Irish Medical Times
- Categories: Trade newspaper
- Frequency: Weekly
- Founder: John O'Connell
- Founded: 1967
- Company: Metropolis International
- Country: Ireland
- Language: English
- Website: www.imt.ie
- ISSN: 0047-147X

= Irish Medical Times =

Weekly trade newspaper for Irish physicians

The Irish Medical Times is a weekly newspaper for Irish physicians. It was founded in 1967 by John O'Connell, who went on to become the Minister for Health.

The paper contains news, features, clinical articles, interviews and opinion pieces and is regularly cited as a news source in the Irish national media.

Previous editors include Maureen Browne, Aindreas McEntee, Colin Kerr, Terence Cosgrave and Dara Gantly. As of 2021, the editor of Irish Medical Times was Terence Cosgrave – who was re-appointed having previously served as editor from 2007 to 2010.

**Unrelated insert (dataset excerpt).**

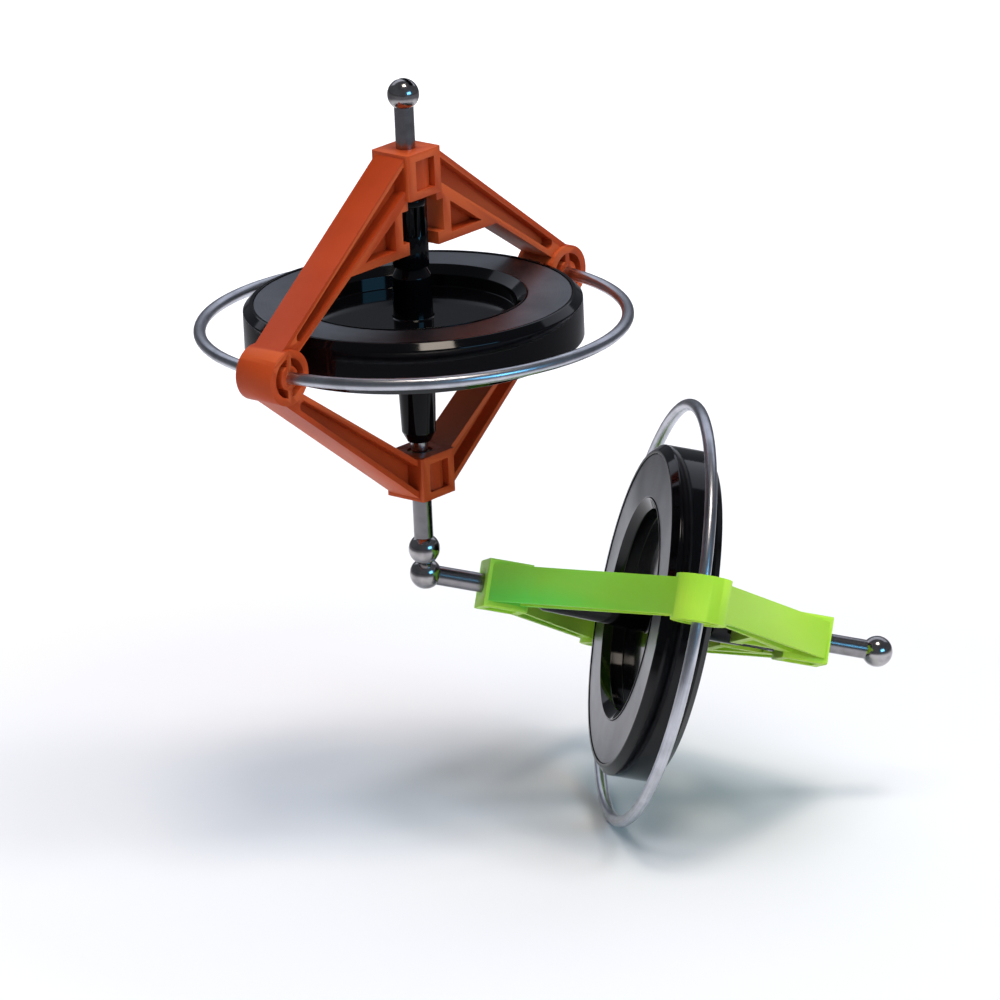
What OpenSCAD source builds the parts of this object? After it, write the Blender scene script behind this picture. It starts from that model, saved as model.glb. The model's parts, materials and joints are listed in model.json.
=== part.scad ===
// Two identical toy gyroscopes, one standing on the ball end of the other.
// Each gyroscope is drawn in its own frame: Z is the spin axis, with the
// gusset end of the frame up, X runs through the two bosses that hold the
// ring, and the ring's centre is the origin. The pose at the end of this
// file then places the lower one on its ring and the upper one on its ball.

/* [Ring] */
// Radius of the ring, to the middle of its wire
ring_r = 35; // [33:0.5:40]
// Diameter of the ring's wire
ring_wire_d = 2; // [1.4:0.1:2.4]

/* [Flywheel] */
// Outside diameter of the flywheel
wheel_d = 55.6; // [48:0.1:57]
// Thickness of the flywheel's rim
wheel_t = 8.6; // [7:0.1:10]
// Radius of the rounded shoulders of the rim
wheel_round_r = 2; // [0.6:0.1:3]
// Width of the black border outside each steel ring
wheel_border_w = 1.7; // [0.8:0.1:2.4]
// Radial width of each steel ring
weight_w = 7.4; // [4:0.1:9]
// Depth of each steel ring in the rim
weight_t = 3; // [1:0.1:3.2]
// Width of the lip between a steel ring and the bowl
bowl_lip_w = 0.8; // [0.4:0.1:1.6]
// Amount by which the bowl narrows from the face to the web
bowl_taper = 1.2; // [0:0.1:3]
// Amount by which a steel ring lies below the rim's face
weight_inset = 0.15; // [0.05:0.05:0.4]
// Thickness of the web that joins rim and hub
web_t = 1.8; // [1:0.1:3]

/* [Spindle] */
// Diameter of the steel axle
axle_d = 2.9; // [2:0.1:3.2]
// Diameter of the axle's journals
journal_d = 1.6; // [1:0.1:1.8]
// Height of the pointed end of a journal
point_h = 0.6; // [0.3:0.1:0.8]
// Diameter of the gusset-end sleeve at the web
sleeve_top_d = 6.6; // [5:0.1:8]
// Top of the gusset-end sleeve above the ring's plane
sleeve_top_z = 9.6; // [6:0.1:11]
// Diameter of the plain-end sleeve at the web
sleeve_foot_d = 6.8; // [5:0.1:8]
// End of the plain-end sleeve below the ring's plane
sleeve_foot_z = 20.4; // [15:0.1:20.8]
// Diameter of the plain-end sleeve at its end
sleeve_foot_end_d = 5.6; // [4.6:0.1:6.4]
// Outside diameter of the pinion's collars and teeth
pinion_d = 6; // [5:0.1:6.4]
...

The paper runs the Irish Healthcare Awards each year in October, the awards ceremony for which takes place in the Shelbourne Hotel in Dublin.

The Irish Medical Times won the Periodical Publishers' Association of Ireland's 'website of the year' award in December 2008.

Reed Business Information sold Irish Medical Times to Metropolis International in 2009.